Random tabs

After not writing for a while, I feel it's kind of crazy that other people may read this.

I'm trying to come back to this blog as if it was some kind of journal. Which it isn't. It's also a way for me to take so many random things out of my system and not feel that I read and read without producing any kind of output. “What a terrible read!”, you may say. Well, yes! You are warned.

When I start reading about stuff in the net I often end up with tons of tabs opened. At some point, typically during the late hours of the night, I leave it as it is. And next time I approach the computer I try to read, but it's a daunting task and also a nonconvergent one, since I keep on opening more tabs than the ones I close. End result? Days of slow and not-very-useful reading, big procrastination, and little doing.

I've thought of several ways to stop this vice. One is to note the links and the subjects I'm interested in at the moment in some “to read” document (which is actually two, one I have in sync everywhere, and one that is just an email to myself that I keep replying to to add more stuff). Another one is to talk about it in twitter and mastodon (by the way, I wish mastodon would be more popular than twitter, and that I would use it more effectively — in practice I don't really use it). Sometimes I comment on web pages with hypothesis. And finally another one is to talk about them in here. Guess which one I'm using right now.

Let the randomfest begin.

How to deflect an asteroid? It sounds tricky, but it's possible. Depending on its mass, momentum, how far in advance we have a warning that it's headed towards giving us a hug, there are several alternatives that are more or less promising. I was reading a bit about it on http://news.mit.edu/2020/how-deflect-asteroid-mission-0219 (the article they refer to is actually doi.org/10.1016/j.actaastro.2019.10.042, which one can find with sci-hub for example). By the way, the original article has the word epistemic in its title, which is a big flag for me. I'm not reading this carefully.

We were discussing briefly about it a few months ago in a visit to the nice people at the Complejo Astronómico la Hita (or astrohita for short). They (wrongly) discussed the impossibility of such a thing, even if well-intentioned. Well, wikipedia knows it better, as usual.

Changing subjects/tabs. I jut removed myself from several mailing lists. I like many things, but get anxious when I get many emails, and I do get many for my taste. I still love those people/organizations, but I need my inbox to be cleaner. Instead of just making them disappear, I'm adding them to this kind of honorific list:

If you subscribe to any of those, balance will be somehow restored to the universe.

Switching topics. Today I talked to my friend Javi, from the writer's group I used to attend. A chill out, nice and interesting conversation. Among the interesting things, a possible interest in financing something I'd start if it looks interesting. Similar to what Mikami said the other day. Uhmm.
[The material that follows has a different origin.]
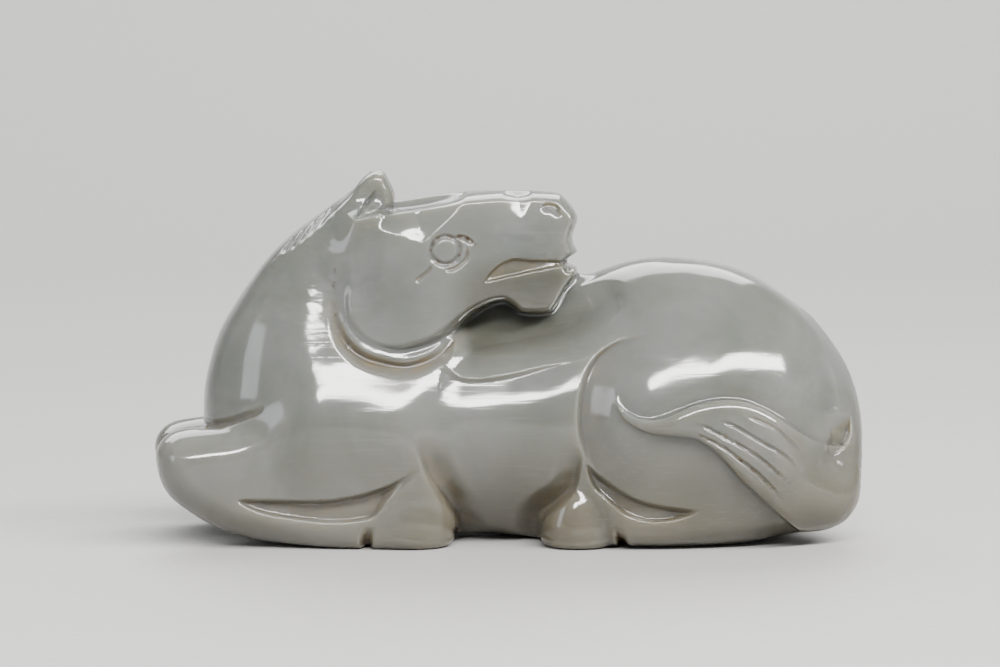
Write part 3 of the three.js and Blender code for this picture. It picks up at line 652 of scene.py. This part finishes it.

By the way, he also talked about the Escuela de Escritores, and it may be a good idea for me to join some courses if I want to get some of the texts that I have in mind written.

Other stuff I've been looking at: Galaxy Cruise is a citizen science project. You train in identifying certain things related to galaxies, and then you help scientists with their work by working with their data.

How do 3Blue1Brown and Minute Physics create such amazing videos? Can I be like you when I grow up?

Reading about quantum decoherence, after a conversation on quantum effects and how we are “all connected” (which we are in many ways, like sharing the same DNA due to a common ancestor, and also having our basic atoms being cooked inside the same star core a few billion years ago, but not through entanglement!) that I had during the week with some friends from the local neighborhood group that I found in “¿Tienes sal?”.

I'm editing this entry later, but posting it so I stop procrastinating so much (and have some output already). Bye!